Government-mandated fee schedules for legal aid represent classic price-fixing that distorts the market for criminal legal services. The regulation creates administrative complexity with hundreds of geographic fee zones and detailed category-based fee structures, raising barriers to entry for solicitors and potentially reducing supply of legal aid providers. While access to legal representation is important, regulated fee structures suppress market signals and can lead to exodus of solicitors from legal aid work if rates fall below economic cost — as evidenced by periodic 'legal aid deserts' in parts of England.

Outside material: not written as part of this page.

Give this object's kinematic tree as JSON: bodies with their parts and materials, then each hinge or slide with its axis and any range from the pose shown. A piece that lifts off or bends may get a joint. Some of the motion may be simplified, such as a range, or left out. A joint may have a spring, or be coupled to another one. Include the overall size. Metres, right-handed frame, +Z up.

A competitive market for legal services, with transparency and choice, would better serve both practitioners and those seeking representation.

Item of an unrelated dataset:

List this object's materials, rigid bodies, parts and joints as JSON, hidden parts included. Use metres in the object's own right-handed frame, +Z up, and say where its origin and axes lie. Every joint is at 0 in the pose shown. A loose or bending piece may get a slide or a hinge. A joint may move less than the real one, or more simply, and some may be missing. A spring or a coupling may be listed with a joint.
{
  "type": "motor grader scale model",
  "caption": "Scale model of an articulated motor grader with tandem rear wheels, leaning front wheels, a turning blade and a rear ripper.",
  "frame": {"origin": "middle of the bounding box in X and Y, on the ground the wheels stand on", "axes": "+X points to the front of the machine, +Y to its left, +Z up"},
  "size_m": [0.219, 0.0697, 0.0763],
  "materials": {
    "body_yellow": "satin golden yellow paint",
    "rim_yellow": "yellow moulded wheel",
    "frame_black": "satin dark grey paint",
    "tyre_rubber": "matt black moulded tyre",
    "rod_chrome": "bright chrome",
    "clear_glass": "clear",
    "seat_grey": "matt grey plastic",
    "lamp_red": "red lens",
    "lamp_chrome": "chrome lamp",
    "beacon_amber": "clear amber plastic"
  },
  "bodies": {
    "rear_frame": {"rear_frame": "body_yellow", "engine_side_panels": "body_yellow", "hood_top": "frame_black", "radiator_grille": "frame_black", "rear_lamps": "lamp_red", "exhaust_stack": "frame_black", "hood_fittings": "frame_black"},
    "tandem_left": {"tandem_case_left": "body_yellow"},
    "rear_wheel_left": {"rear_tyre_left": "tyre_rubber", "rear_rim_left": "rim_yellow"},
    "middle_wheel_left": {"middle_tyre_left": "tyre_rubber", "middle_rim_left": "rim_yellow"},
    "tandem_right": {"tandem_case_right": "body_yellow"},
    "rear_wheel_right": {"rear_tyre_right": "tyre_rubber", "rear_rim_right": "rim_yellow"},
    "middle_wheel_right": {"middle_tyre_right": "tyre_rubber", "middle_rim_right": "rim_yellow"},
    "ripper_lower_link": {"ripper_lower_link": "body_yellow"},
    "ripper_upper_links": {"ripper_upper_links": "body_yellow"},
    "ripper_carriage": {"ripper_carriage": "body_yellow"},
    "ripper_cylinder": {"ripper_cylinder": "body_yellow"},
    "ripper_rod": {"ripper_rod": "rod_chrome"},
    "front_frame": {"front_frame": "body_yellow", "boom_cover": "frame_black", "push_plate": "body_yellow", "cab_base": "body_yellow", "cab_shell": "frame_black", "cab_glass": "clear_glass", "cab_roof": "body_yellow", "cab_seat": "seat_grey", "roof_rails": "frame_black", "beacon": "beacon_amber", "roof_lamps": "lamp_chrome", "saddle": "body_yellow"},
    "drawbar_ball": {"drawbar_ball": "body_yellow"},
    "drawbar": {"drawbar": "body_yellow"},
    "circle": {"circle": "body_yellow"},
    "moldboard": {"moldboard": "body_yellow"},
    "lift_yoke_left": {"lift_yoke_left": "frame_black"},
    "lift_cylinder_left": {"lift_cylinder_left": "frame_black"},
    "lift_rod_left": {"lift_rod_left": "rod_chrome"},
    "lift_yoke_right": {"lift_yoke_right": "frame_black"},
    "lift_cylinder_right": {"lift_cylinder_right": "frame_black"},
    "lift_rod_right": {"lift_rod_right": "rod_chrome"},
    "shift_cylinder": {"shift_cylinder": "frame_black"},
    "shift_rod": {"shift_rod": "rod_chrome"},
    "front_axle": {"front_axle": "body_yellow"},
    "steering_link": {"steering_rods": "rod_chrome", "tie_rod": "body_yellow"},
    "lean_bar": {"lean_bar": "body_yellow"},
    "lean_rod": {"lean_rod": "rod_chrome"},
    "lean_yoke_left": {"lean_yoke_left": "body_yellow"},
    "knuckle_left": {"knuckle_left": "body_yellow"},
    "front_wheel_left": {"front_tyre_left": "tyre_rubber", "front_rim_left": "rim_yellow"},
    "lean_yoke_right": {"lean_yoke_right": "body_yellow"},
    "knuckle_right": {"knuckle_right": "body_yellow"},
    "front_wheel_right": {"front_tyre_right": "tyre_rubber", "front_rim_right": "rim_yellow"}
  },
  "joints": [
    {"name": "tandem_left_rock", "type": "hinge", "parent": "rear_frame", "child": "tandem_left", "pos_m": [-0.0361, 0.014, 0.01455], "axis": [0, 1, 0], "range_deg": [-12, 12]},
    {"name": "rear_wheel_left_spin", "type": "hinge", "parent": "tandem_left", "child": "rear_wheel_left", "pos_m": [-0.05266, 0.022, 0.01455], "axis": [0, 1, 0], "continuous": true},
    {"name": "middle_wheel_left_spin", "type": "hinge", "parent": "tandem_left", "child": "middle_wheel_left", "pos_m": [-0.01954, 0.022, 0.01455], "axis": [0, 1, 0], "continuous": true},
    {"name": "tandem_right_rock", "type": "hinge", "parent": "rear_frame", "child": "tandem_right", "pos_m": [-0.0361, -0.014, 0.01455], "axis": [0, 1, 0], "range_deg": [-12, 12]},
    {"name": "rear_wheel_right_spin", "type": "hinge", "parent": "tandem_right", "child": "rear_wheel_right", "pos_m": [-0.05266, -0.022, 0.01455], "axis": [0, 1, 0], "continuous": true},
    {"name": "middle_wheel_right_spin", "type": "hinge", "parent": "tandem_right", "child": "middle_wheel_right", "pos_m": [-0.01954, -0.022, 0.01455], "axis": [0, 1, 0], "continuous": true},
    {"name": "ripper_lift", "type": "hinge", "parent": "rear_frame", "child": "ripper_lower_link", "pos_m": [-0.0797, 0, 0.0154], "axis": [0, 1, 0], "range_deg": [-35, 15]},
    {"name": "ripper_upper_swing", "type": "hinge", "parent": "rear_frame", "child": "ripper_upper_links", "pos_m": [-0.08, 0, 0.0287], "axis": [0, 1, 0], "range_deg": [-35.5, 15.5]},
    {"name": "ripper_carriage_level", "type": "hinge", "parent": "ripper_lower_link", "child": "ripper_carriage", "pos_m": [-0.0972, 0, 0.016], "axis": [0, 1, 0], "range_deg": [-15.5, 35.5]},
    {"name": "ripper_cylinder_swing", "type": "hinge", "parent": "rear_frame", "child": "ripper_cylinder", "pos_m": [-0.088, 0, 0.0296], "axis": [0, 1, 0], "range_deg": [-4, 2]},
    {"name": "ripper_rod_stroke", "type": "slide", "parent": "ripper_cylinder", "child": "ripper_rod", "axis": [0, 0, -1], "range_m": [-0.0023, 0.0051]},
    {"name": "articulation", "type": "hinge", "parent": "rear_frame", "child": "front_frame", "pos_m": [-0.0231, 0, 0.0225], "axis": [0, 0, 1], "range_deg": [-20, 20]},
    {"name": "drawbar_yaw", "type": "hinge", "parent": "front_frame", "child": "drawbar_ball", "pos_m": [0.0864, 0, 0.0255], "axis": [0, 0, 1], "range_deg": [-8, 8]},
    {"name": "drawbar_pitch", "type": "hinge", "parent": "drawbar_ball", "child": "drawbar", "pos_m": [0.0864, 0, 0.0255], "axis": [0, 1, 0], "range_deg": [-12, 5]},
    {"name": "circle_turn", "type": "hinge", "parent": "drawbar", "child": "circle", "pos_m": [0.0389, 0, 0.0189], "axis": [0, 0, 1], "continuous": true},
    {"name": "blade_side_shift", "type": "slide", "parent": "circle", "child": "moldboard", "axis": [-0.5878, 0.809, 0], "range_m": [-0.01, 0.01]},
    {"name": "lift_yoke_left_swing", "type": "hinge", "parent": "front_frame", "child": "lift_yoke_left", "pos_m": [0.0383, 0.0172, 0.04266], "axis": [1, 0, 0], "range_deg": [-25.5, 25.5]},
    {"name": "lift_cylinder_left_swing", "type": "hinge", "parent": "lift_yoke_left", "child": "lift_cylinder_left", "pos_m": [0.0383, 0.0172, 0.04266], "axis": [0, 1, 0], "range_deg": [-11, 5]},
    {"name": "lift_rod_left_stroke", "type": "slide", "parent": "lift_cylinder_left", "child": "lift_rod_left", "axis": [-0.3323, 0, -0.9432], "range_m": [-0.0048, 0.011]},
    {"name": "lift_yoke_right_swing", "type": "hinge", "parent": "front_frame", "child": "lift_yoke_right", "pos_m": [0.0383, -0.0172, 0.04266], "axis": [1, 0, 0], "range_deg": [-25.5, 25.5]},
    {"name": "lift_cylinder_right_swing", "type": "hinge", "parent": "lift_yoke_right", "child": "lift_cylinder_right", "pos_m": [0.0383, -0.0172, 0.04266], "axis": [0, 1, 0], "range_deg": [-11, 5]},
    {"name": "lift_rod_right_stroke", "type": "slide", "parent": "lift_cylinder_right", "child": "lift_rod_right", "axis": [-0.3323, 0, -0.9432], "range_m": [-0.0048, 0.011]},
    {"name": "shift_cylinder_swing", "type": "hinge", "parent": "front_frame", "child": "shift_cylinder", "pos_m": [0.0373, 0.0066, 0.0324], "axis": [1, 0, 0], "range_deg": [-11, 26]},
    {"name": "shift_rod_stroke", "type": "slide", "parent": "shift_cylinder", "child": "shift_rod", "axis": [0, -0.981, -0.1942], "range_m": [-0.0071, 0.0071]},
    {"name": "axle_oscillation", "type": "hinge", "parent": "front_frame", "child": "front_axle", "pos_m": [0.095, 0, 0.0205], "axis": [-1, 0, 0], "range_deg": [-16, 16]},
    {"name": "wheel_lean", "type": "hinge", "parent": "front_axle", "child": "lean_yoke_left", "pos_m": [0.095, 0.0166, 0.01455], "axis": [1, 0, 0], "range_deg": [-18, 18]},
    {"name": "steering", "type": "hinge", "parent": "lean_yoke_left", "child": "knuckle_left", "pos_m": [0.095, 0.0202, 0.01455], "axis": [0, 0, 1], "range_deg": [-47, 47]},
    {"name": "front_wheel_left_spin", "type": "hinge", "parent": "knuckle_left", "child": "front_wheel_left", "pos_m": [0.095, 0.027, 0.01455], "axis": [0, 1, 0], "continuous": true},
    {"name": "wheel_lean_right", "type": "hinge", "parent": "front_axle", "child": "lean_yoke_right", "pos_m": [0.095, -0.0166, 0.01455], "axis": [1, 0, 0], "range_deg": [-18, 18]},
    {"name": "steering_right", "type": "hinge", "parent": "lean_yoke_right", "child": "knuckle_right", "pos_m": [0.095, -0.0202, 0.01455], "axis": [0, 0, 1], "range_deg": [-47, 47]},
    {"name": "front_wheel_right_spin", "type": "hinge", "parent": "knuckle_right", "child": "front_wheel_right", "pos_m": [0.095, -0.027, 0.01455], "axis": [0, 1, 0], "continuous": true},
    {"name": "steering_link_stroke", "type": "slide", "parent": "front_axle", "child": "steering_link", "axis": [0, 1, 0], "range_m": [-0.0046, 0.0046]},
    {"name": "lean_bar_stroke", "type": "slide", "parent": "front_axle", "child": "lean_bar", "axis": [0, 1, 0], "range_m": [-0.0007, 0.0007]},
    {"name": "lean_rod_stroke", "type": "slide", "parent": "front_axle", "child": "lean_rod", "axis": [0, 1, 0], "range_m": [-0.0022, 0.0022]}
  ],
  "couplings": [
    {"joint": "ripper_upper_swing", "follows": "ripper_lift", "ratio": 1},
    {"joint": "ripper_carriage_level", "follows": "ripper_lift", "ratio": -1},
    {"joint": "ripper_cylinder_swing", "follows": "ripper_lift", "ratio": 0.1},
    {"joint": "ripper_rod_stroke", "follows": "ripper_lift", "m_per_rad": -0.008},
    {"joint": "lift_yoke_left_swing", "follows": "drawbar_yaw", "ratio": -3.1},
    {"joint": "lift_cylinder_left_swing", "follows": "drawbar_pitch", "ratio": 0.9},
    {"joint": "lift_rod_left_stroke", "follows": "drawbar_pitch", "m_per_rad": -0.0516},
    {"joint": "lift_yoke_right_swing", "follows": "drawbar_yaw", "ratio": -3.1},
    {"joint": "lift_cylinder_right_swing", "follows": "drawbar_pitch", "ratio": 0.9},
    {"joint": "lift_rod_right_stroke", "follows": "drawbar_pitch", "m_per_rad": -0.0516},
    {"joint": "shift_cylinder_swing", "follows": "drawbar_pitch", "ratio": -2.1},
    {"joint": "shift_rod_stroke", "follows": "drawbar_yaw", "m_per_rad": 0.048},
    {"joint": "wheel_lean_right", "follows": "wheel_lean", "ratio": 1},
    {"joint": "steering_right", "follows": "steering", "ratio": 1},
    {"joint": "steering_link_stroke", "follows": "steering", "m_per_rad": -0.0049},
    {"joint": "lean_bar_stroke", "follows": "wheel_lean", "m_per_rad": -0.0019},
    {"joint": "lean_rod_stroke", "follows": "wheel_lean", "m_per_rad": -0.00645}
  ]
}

keep The Electricity and Gas (Standards of Performance) (Suppliers) (Amendment) (No. 2) Regulations 2024 uksi-2024-1166 · 2024
Summary

Amends the Electricity and Gas (Standards of Performance) (Suppliers) Regulations 2015 by increasing the payment obligation threshold in regulation 8(2) and (3) from £30 to £40. Includes a transitional provision preserving the £30 rate for suppliers already subject to payment requirements before the amendment comes into force on 2nd January 2025.

Reason

While regulatory interventions generally risk distorting markets, this amendment simply adjusts for inflation a payment that has been unchanged since 2015. Energy suppliers operate as regional monopolies where consumers have limited switching options, making some performance standards necessary to prevent exploitation. The transitional provision demonstrates careful implementation avoiding retroactive penalties. Deleting this would leave in place an inflation-eroded £30 figure from nearly a decade ago that would fail to provide meaningful consumer protection or proper incentive for supplier performance.

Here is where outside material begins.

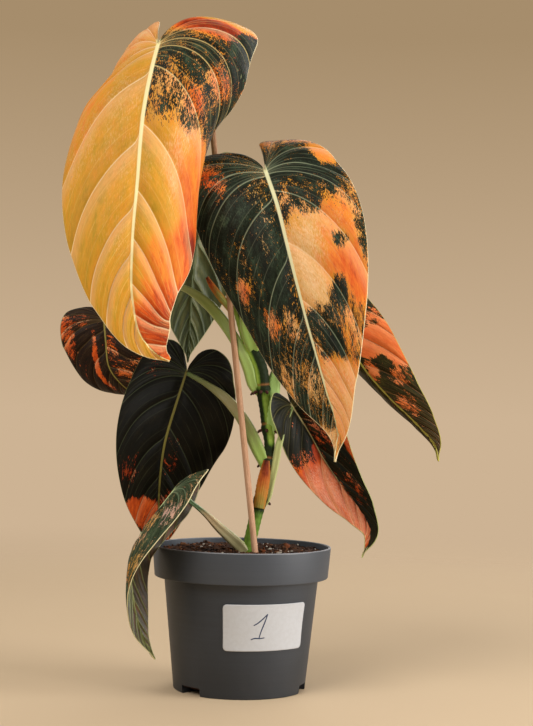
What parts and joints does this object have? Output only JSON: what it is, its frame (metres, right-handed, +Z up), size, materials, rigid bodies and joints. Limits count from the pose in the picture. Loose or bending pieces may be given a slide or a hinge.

keep The Pensions (Abolition of Lifetime Allowance Charge etc) (No. 3) Regulations 2024 uksi-2024-1167 · 2024
Summary

These Regulations, effective from 18 November 2024 for tax year 2024-25 onwards, amend the Finance Act 2004 and related Orders to abolish the lifetime allowance charge on pension savings. They modify calculations for pension commencement lump sums, the permitted maximum for lump sums exceeding 25% of uncrystallised rights, treatment of disqualifying pension credits, and non-residence pension rules. The Regulations replace fixed monetary thresholds with references to the Standard Lifetime Allowance (SLA) in various formulas, and make technical amendments to transitional provisions for scheme pensions, income withdrawal, and lifetime annuities.

Reason

These regulations liberalise pension taxation by abolishing the lifetime allowance charge, which was a barrier to pension accumulation and discouraged continued work by those with larger pension pots. The technical amendments improve the accuracy of calculations by replacing arbitrary fixed thresholds (£1,000,000, £1,500,000) with the Standard Lifetime Allowance, creating a more coherent system. Removing this tax barrier increases flexibility for individuals to plan retirement savings without penalty, which would improve welfare for those currently deterred from maximising contributions. The underlying policy goal—taxing pension benefits fairly while allowing accumulation—is achieved without the distortions of the previous charge.

delete Annex to be substituted for Annex I to Commission Implementing Regulation (EU) 2019/1793 uksi-2024-1169 · 2024
Summary

These 2024 Regulations amend retained EU Regulation 2019/1793 concerning temporary official controls and emergency measures for imports of high-risk food and feed of non-animal origin from certain third countries. The amendments remove pentachlorophenol and dioxins from scope, correct an Annex reference, modify Article 10 provisions on sampling results, and substitute new Annexes I and II via Schedules 1 and 2 with updated import control arrangements.

Reason

This regulation perpetuates the EU's bureaucratic border control model for food imports that adds cost and friction to trade without clear evidence of proportionate benefit. Post-Brexit Britain should trust market mechanisms, private certification schemes, and destination testing rather than maintaining costly border inspection regimes that raise prices for consumers and act as de facto protectionist barriers. The correction of 'Annex II' to 'Annex I' in Article 3(d) also suggests hasty/poor drafting of retained legislation. Food safety can be adequately maintained through less trade-restrictive alternative mechanisms.